> **Input**:
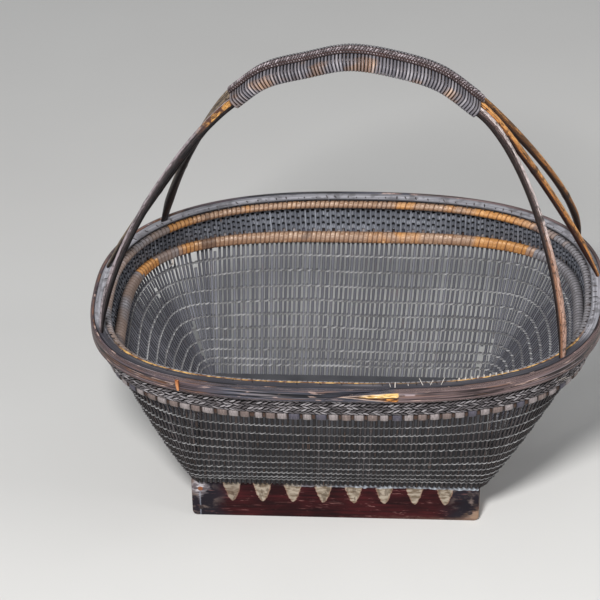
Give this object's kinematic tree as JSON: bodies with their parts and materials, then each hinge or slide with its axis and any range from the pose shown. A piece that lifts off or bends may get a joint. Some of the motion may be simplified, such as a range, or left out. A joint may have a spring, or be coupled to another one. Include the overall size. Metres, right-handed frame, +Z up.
{
  "type": "handled basket",
  "caption": "Oval-mouthed basket of split cane stakes on a rectangular lacquered wooden foot, with lashed hoops, a flat rim and a high bound handle of split canes.",
  "frame": {"origin": "on the ground under the middle of the mouth", "axes": "+X to the right along the mouth's longer side, +Y to the back, +Z up"},
  "size_m": [0.46, 0.321, 0.4473],
  "materials": {
    "stakes": "dusty grey-brown split cane",
    "weaver_strands": "grey split cane, worn pale on the crowns",
    "floor_board": "smooth dark board, blue-grey with dust",
    "foot_pegs": "pale end grain",
    "red_lacquer": "worn dark red lacquer with pale painted teeth and blackened ends",
    "lashed_hoops": "golden brown cane bound with flat strips",
    "collar_band": "open plaited cane, dusty",
    "border_braid": "braided dark cane with worn crowns",
    "rim_strip": "polished near-black flat cane, yellow where pared",
    "handle_canes": "polished brown split cane, darker in front",
    "grip_winding": "tight winding of narrow cane, grey with golden patches",
    "grip_braid": "braided ridge of narrow dark cane"
  },
  "bodies": {
    "root": {"back_left_stakes": "stakes", "back_right_stakes": "stakes", "back_stakes": "stakes", "border_braid": "border_braid", "collar_band": "collar_band", "floor_board": "floor_board", "foot_back_board": "red_lacquer", "foot_front_board": "red_lacquer", "foot_left_board": "red_lacquer", "foot_peg_back_left_lower": "foot_pegs", "foot_peg_back_left_upper": "foot_pegs", "foot_peg_back_right_lower": "foot_pegs", "foot_peg_back_right_upper": "foot_pegs", "foot_peg_front_left_lower": "foot_pegs", "foot_peg_front_left_upper": "foot_pegs", "foot_peg_front_right_lower": "foot_pegs", "foot_peg_front_right_upper": "foot_pegs", "foot_right_board": "red_lacquer", "front_left_stakes": "stakes", "front_right_stakes": "stakes", "front_stakes": "stakes", "grip_braid": "grip_braid", "grip_winding": "grip_winding", "handle_back_cane": "handle_canes", "handle_front_cane": "handle_canes", "handle_middle_cane": "handle_canes", "left_stakes": "stakes", "lower_inner_hoop": "lashed_hoops", "lower_outer_hoop": "lashed_hoops", "right_stakes": "stakes", "rim_strip": "rim_strip", "row_01_inner_strand": "weaver_strands", "row_01_outer_strand": "weaver_strands", "row_02_inner_strand": "weaver_strands", "row_02_outer_strand": "weaver_strands", "row_03_inner_strand": "weaver_strands", "row_03_outer_strand": "weaver_strands", "row_04_inner_strand": "weaver_strands", "row_04_outer_strand": "weaver_strands", "row_05_inner_strand": "weaver_strands", "row_05_outer_strand": "weaver_strands", "row_06_inner_strand": "weaver_strands", "row_06_outer_strand": "weaver_strands", "row_07_inner_strand": "weaver_strands", "row_07_outer_strand": "weaver_strands", "row_08_inner_strand": "weaver_strands", "row_08_outer_strand": "weaver_strands", "row_09_inner_strand": "weaver_strands", "row_09_outer_strand": "weaver_strands", "row_10_inner_strand": "weaver_strands", "row_10_outer_strand": "weaver_strands", "upper_inner_hoop": "lashed_hoops"}
  },
  "joints": []
}
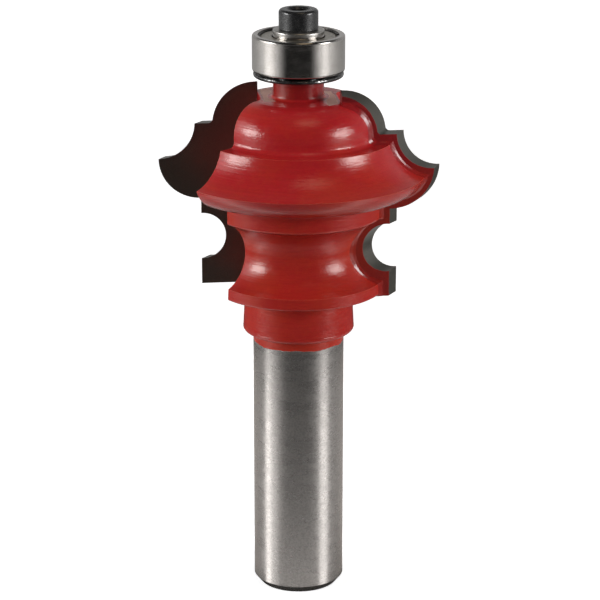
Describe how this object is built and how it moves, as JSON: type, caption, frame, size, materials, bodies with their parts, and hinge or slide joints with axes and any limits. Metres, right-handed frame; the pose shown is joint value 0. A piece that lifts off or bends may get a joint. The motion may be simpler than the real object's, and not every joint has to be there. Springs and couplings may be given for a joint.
{
  "type": "router bit",
  "caption": "Two-flute profile router bit with brazed carbide tips, red coated body, straight shank and a guide bearing held by a cap screw.",
  "frame": {"origin": "centre of the shank's end face", "axes": "+Z along the tool axis from the shank end to the bearing screw; the cutting faces of the carbide tips are parallel to the XZ plane"},
  "size_m": [0.0382, 0.0352, 0.0833],
  "materials": {
    "coated_steel": "red non-stick coating over turned steel, bare ground shank",
    "carbide": "ground tungsten carbide",
    "braze": "braze fillet under the red coating",
    "bearing_steel": "ground and polished bearing steel",
    "ball_steel": "polished",
    "cage_steel": "pressed steel",
    "shield_steel": "pressed steel, satin",
    "spring_wire": "drawn wire",
    "washer_steel": "satin",
    "black_oxide": "black oxide"
  },
  "bodies": {
    "cutter": {"cutter_body": "coated_steel", "carbide_tip_1": "carbide", "carbide_tip_2": "carbide", "braze_joint_1": "braze", "braze_joint_2": "braze", "bearing_inner_ring": "bearing_steel", "dust_shield": "washer_steel", "spacer_washer": "black_oxide", "screw_washer": "bearing_steel", "socket_screw": "black_oxide"},
    "outer_race": {"bearing_outer_ring": "bearing_steel", "bearing_shield_upper": "shield_steel", "bearing_shield_lower": "shield_steel", "snap_ring_upper": "spring_wire", "snap_ring_lower": "spring_wire"},
    "ball_set": {"bearing_ball_1": "ball_steel", "bearing_ball_2": "ball_steel", "bearing_ball_3": "ball_steel", "bearing_ball_4": "ball_steel", "bearing_ball_5": "ball_steel", "bearing_ball_6": "ball_steel", "bearing_ball_7": "ball_steel", "bearing_cage": "cage_steel"}
  },
  "joints": [
    {"name": "bearing_spin", "type": "hinge", "parent": "cutter", "child": "outer_race", "pos_m": [0, 0, 0.07736], "axis": [0, 0, 1], "continuous": true},
    {"name": "cage_spin", "type": "hinge", "parent": "cutter", "child": "ball_set", "pos_m": [0, 0, 0.07736], "axis": [0, 0, 1], "continuous": true}
  ],
  "couplings": [
    {"joint": "cage_spin", "follows": "bearing_spin", "ratio": 0.63635}
  ]
}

> **Task objective**:
Every entry should be printed again exactly as written.

> **Full solution**:
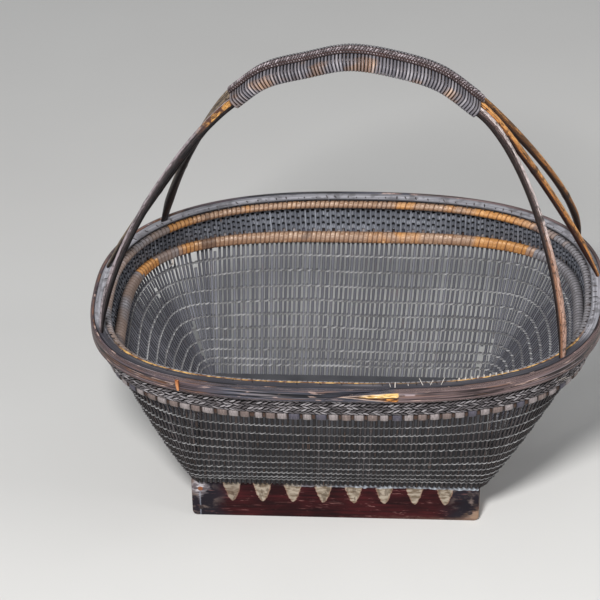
Give this object's kinematic tree as JSON: bodies with their parts and materials, then each hinge or slide with its axis and any range from the pose shown. A piece that lifts off or bends may get a joint. Some of the motion may be simplified, such as a range, or left out. A joint may have a spring, or be coupled to another one. Include the overall size. Metres, right-handed frame, +Z up.
{
  "type": "handled basket",
  "caption": "Oval-mouthed basket of split cane stakes on a rectangular lacquered wooden foot, with lashed hoops, a flat rim and a high bound handle of split canes.",
  "frame": {"origin": "on the ground under the middle of the mouth", "axes": "+X to the right along the mouth's longer side, +Y to the back, +Z up"},
  "size_m": [0.46, 0.321, 0.4473],
  "materials": {
    "stakes": "dusty grey-brown split cane",
    "weaver_strands": "grey split cane, worn pale on the crowns",
    "floor_board": "smooth dark board, blue-grey with dust",
    "foot_pegs": "pale end grain",
    "red_lacquer": "worn dark red lacquer with pale painted teeth and blackened ends",
    "lashed_hoops": "golden brown cane bound with flat strips",
    "collar_band": "open plaited cane, dusty",
    "border_braid": "braided dark cane with worn crowns",
    "rim_strip": "polished near-black flat cane, yellow where pared",
    "handle_canes": "polished brown split cane, darker in front",
    "grip_winding": "tight winding of narrow cane, grey with golden patches",
    "grip_braid": "braided ridge of narrow dark cane"
  },
  "bodies": {
    "root": {"back_left_stakes": "stakes", "back_right_stakes": "stakes", "back_stakes": "stakes", "border_braid": "border_braid", "collar_band": "collar_band", "floor_board": "floor_board", "foot_back_board": "red_lacquer", "foot_front_board": "red_lacquer", "foot_left_board": "red_lacquer", "foot_peg_back_left_lower": "foot_pegs", "foot_peg_back_left_upper": "foot_pegs", "foot_peg_back_right_lower": "foot_pegs", "foot_peg_back_right_upper": "foot_pegs", "foot_peg_front_left_lower": "foot_pegs", "foot_peg_front_left_upper": "foot_pegs", "foot_peg_front_right_lower": "foot_pegs", "foot_peg_front_right_upper": "foot_pegs", "foot_right_board": "red_lacquer", "front_left_stakes": "stakes", "front_right_stakes": "stakes", "front_stakes": "stakes", "grip_braid": "grip_braid", "grip_winding": "grip_winding", "handle_back_cane": "handle_canes", "handle_front_cane": "handle_canes", "handle_middle_cane": "handle_canes", "left_stakes": "stakes", "lower_inner_hoop": "lashed_hoops", "lower_outer_hoop": "lashed_hoops", "right_stakes": "stakes", "rim_strip": "rim_strip", "row_01_inner_strand": "weaver_strands", "row_01_outer_strand": "weaver_strands", "row_02_inner_strand": "weaver_strands", "row_02_outer_strand": "weaver_strands", "row_03_inner_strand": "weaver_strands", "row_03_outer_strand": "weaver_strands", "row_04_inner_strand": "weaver_strands", "row_04_outer_strand": "weaver_strands", "row_05_inner_strand": "weaver_strands", "row_05_outer_strand": "weaver_strands", "row_06_inner_strand": "weaver_strands", "row_06_outer_strand": "weaver_strands", "row_07_inner_strand": "weaver_strands", "row_07_outer_strand": "weaver_strands", "row_08_inner_strand": "weaver_strands", "row_08_outer_strand": "weaver_strands", "row_09_inner_strand": "weaver_strands", "row_09_outer_strand": "weaver_strands", "row_10_inner_strand": "weaver_strands", "row_10_outer_strand": "weaver_strands", "upper_inner_hoop": "lashed_hoops"}
  },
  "joints": []
}
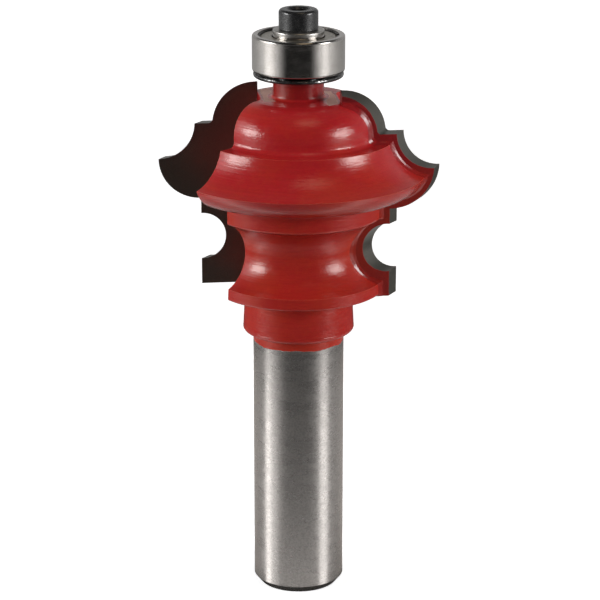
Describe how this object is built and how it moves, as JSON: type, caption, frame, size, materials, bodies with their parts, and hinge or slide joints with axes and any limits. Metres, right-handed frame; the pose shown is joint value 0. A piece that lifts off or bends may get a joint. The motion may be simpler than the real object's, and not every joint has to be there. Springs and couplings may be given for a joint.
{
  "type": "router bit",
  "caption": "Two-flute profile router bit with brazed carbide tips, red coated body, straight shank and a guide bearing held by a cap screw.",
  "frame": {"origin": "centre of the shank's end face", "axes": "+Z along the tool axis from the shank end to the bearing screw; the cutting faces of the carbide tips are parallel to the XZ plane"},
  "size_m": [0.0382, 0.0352, 0.0833],
  "materials": {
    "coated_steel": "red non-stick coating over turned steel, bare ground shank",
    "carbide": "ground tungsten carbide",
    "braze": "braze fillet under the red coating",
    "bearing_steel": "ground and polished bearing steel",
    "ball_steel": "polished",
    "cage_steel": "pressed steel",
    "shield_steel": "pressed steel, satin",
    "spring_wire": "drawn wire",
    "washer_steel": "satin",
    "black_oxide": "black oxide"
  },
  "bodies": {
    "cutter": {"cutter_body": "coated_steel", "carbide_tip_1": "carbide", "carbide_tip_2": "carbide", "braze_joint_1": "braze", "braze_joint_2": "braze", "bearing_inner_ring": "bearing_steel", "dust_shield": "washer_steel", "spacer_washer": "black_oxide", "screw_washer": "bearing_steel", "socket_screw": "black_oxide"},
    "outer_race": {"bearing_outer_ring": "bearing_steel", "bearing_shield_upper": "shield_steel", "bearing_shield_lower": "shield_steel", "snap_ring_upper": "spring_wire", "snap_ring_lower": "spring_wire"},
    "ball_set": {"bearing_ball_1": "ball_steel", "bearing_ball_2": "ball_steel", "bearing_ball_3": "ball_steel", "bearing_ball_4": "ball_steel", "bearing_ball_5": "ball_steel", "bearing_ball_6": "ball_steel", "bearing_ball_7": "ball_steel", "bearing_cage": "cage_steel"}
  },
  "joints": [
    {"name": "bearing_spin", "type": "hinge", "parent": "cutter", "child": "outer_race", "pos_m": [0, 0, 0.07736], "axis": [0, 0, 1], "continuous": true},
    {"name": "cage_spin", "type": "hinge", "parent": "cutter", "child": "ball_set", "pos_m": [0, 0, 0.07736], "axis": [0, 0, 1], "continuous": true}
  ],
  "couplings": [
    {"joint": "cage_spin", "follows": "bearing_spin", "ratio": 0.63635}
  ]
}